I am in a sacred place.

We can pave it, cover it with neon, but the power is still there.

This morning after my run I dropped by the Monastery of the Angels and bought some pumpkin bread, baked by Dominican nuns.

Not fresh. But I toasted it and nibbled while I drank my Illy coffee. Yum.

Happy 2011

I just KNOW 2011 is going to be great. I do not feel this every year. I did not feel this last year. But this year I feel it.

Each year everyone in the family puts their resolutions/goals/dreams in a dream box I made years ago at the Skirball Noah's Ark exhibit. We write them in January, the check them in December. All of us do it. Last year I had accomplished fewer of my goals than I could remember in recent history. It didn't feel so great. There were reasons. Benji was bored out of his mind at Canyon School. It was the end of an era and I felt nostalgic. I began laying groundwork for things that will happen this year, but have not happened yet so they do not feel complete. Check off-able.

This year I hope I will run the LA Marathon, start a community newspaper, and take my boys to Italy--because they are the age I was when I lived there. And the place changed my life. The light, the food, the spirit is in me, and I want it to be in them, too--even if in a different way. I also hope we will travel to Baja to see the baby whales. It is a big trip, a time-consuming trip, and under the current political and economic conditions, perhaps a dangerous trip. But I want to drive to the end of the world, set up a tent, go out in a little boat with some Mexican naturalists, and watch the mama whales nudge their babies up to the boat. For me, this is one of the great wonders of the world, like seeing the Monarchs in Morelia, and I want to go before the world gets too polluted and sick to support the whales anymore.

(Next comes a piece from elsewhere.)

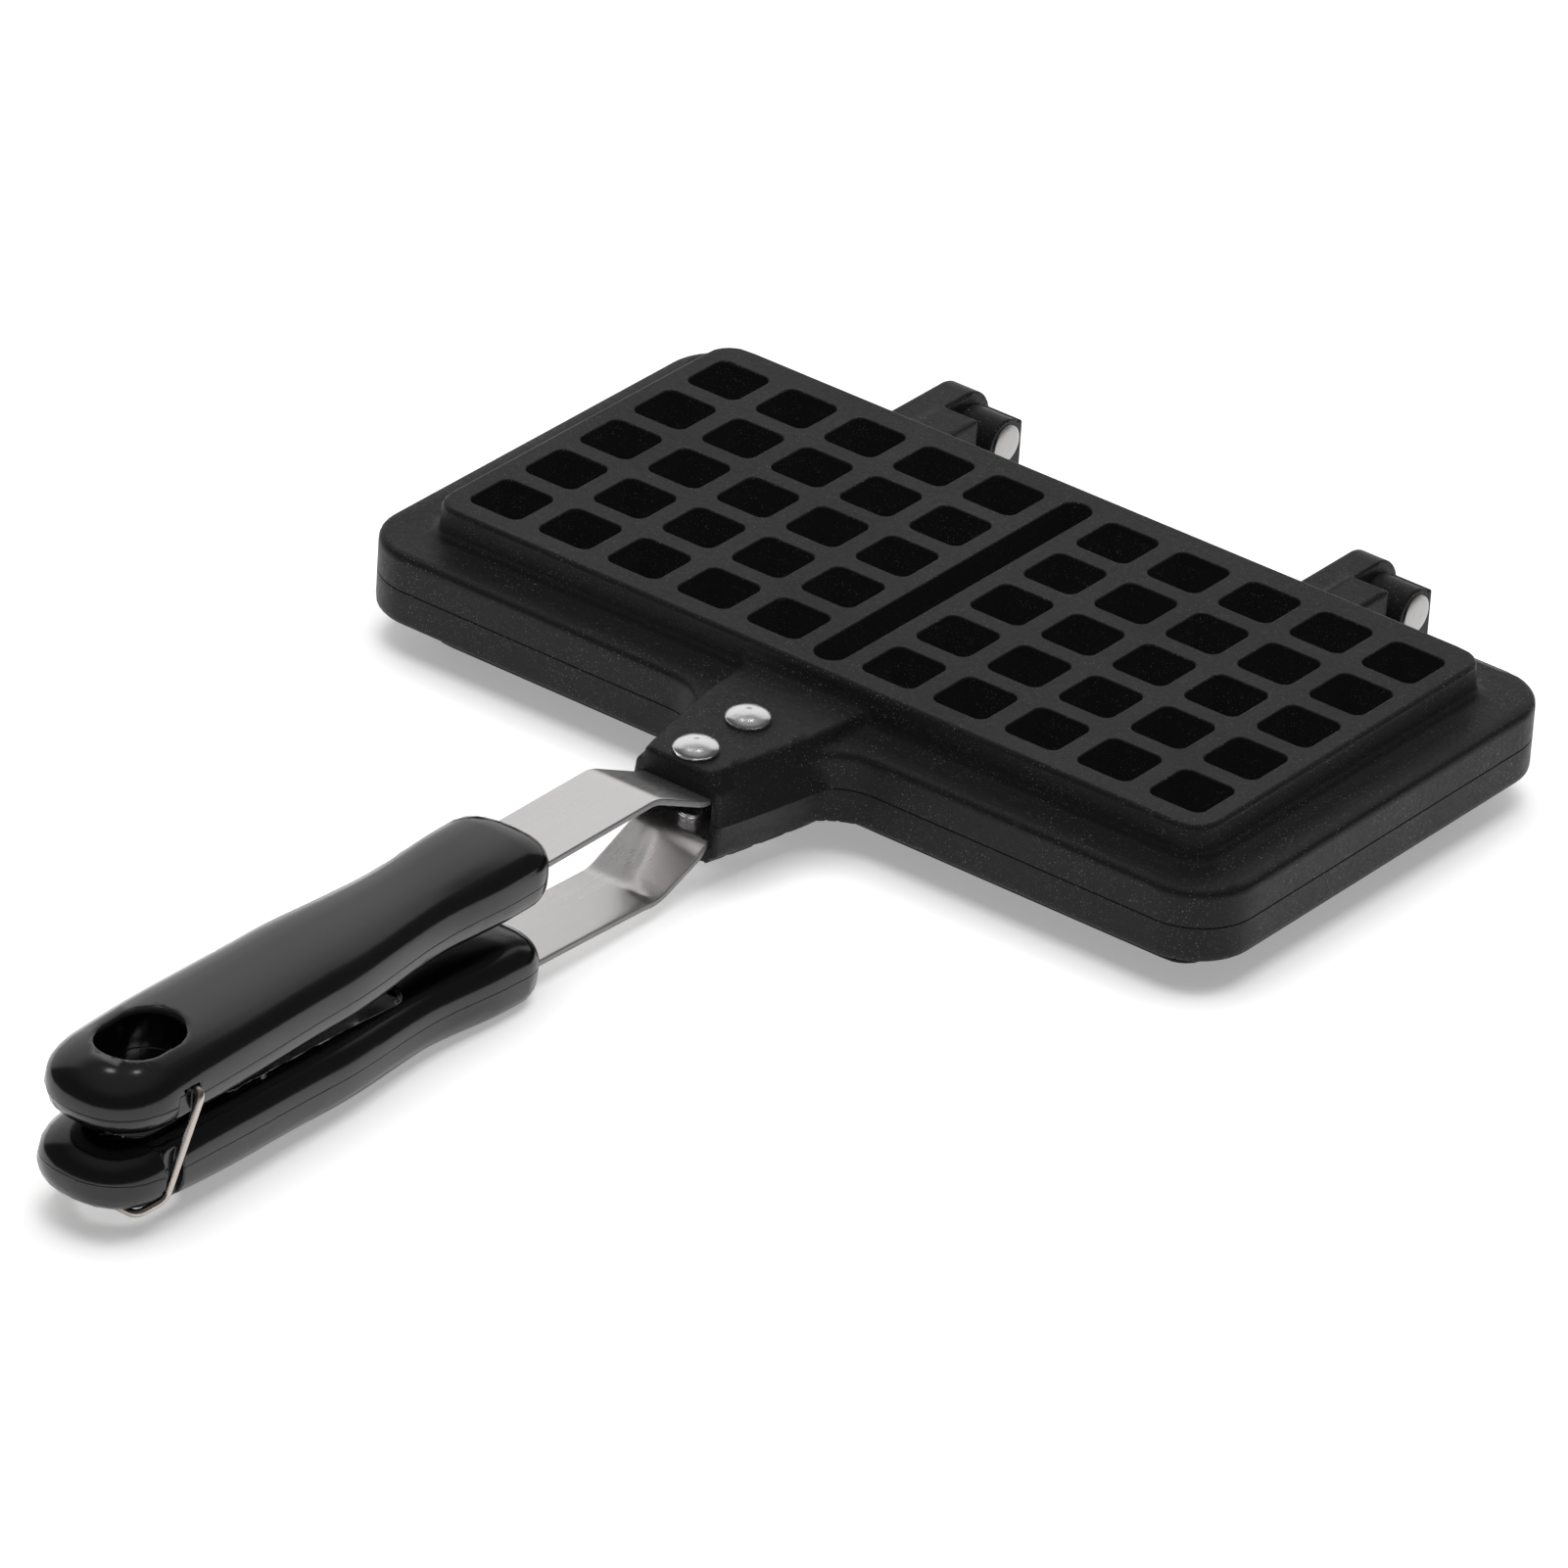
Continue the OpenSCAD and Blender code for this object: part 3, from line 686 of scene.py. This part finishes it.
UH, LH = "upper_half", "lower_half"
up, lw = [plate("u0", 17.2, 12.0, True)], [plate("l0", 17.2, 10.6, False)]
for i, (h0, h1, h2, h3) in enumerate(HINGES):
    up.append(sdf_object("u%d" % (i + 1), ear_f(h0, h1, h2), (h0 - 1.5, 59.5, -10), (h2 + 1.5, 95, 10), 0.33, 0.1))
    lw.append(sdf_object("l%d" % (i + 1), knuckle_f(h1, h3), (h1 - 1, 59.5, -10), (h3 + 1, 92.5, 7.5), 0.33, 0.1))
piece(joined("upper_plate_cast", up), UH, "upper_plate", "cast_plate")
piece(joined("lower_plate_cast", lw), LH, "lower_plate", "cast_plate")
piece(strap("upper_strap_pressed", True), UH, "upper_strap", "strap_steel")
piece(strap("lower_strap_pressed", False), LH, "lower_strap", "strap_steel")
piece(sdf_object("upper_grip_moulded", upper_grip_f, (-17, -300.5, 3), (17, -151, 23.5), 0.5, 0.2), UH, "upper_grip", "grip_plastic")
piece(sdf_object("lower_grip_moulded", lower_grip_f, (-17, -302, -20), (17, -152.5, 6), 0.5, 0.2), LH, "lower_grip", "grip_plastic")
piece(sdf_object("upper_screw_driven", screw_f(True), (-4.2, GRIP_Y - 80.5, UPPER_Z - 7.6), (4.2, GRIP_Y - 71.5, UPPER_Z + 6), 0.14, 0.2),
      UH, "upper_grip_screw", "fixings")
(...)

I am the kind of person who scours the world for inspiring quotes. Because words, music, art and nature are the places from which I draw my inspiration. I can return to them when I am sad and they give me such strength. So here is my quote for 2011, cribbed from another web site (the happiness project) where it was excerpted from an interview with a British author, who quotes his favorite Japanese psychotherapist (who knew there WERE any Japanese psychotherapists???):

"Give up on yourself. Begin taking action now, while being neurotic or imperfect, or a procrastinator or unhealthy, or lazy, or any other label by which you inaccurately describe yourself. Go ahead and be the best imperfect person you can be and get started on those things you want to accomplish before you die."

--Shoma Morita

Perhaps this quote is appealing to me because I am a) a perfectionist b) feeling all my imperfections and c) now in the second half of my life, so I think about the end-point.

How about you, brilliant readers. Do you have a quote to hold onto for 2011? Will you send it to me? Will you share? What gives you strength when you are stumbling, moving forward, dreaming, acting?

Share your wisdom. Post your quote here!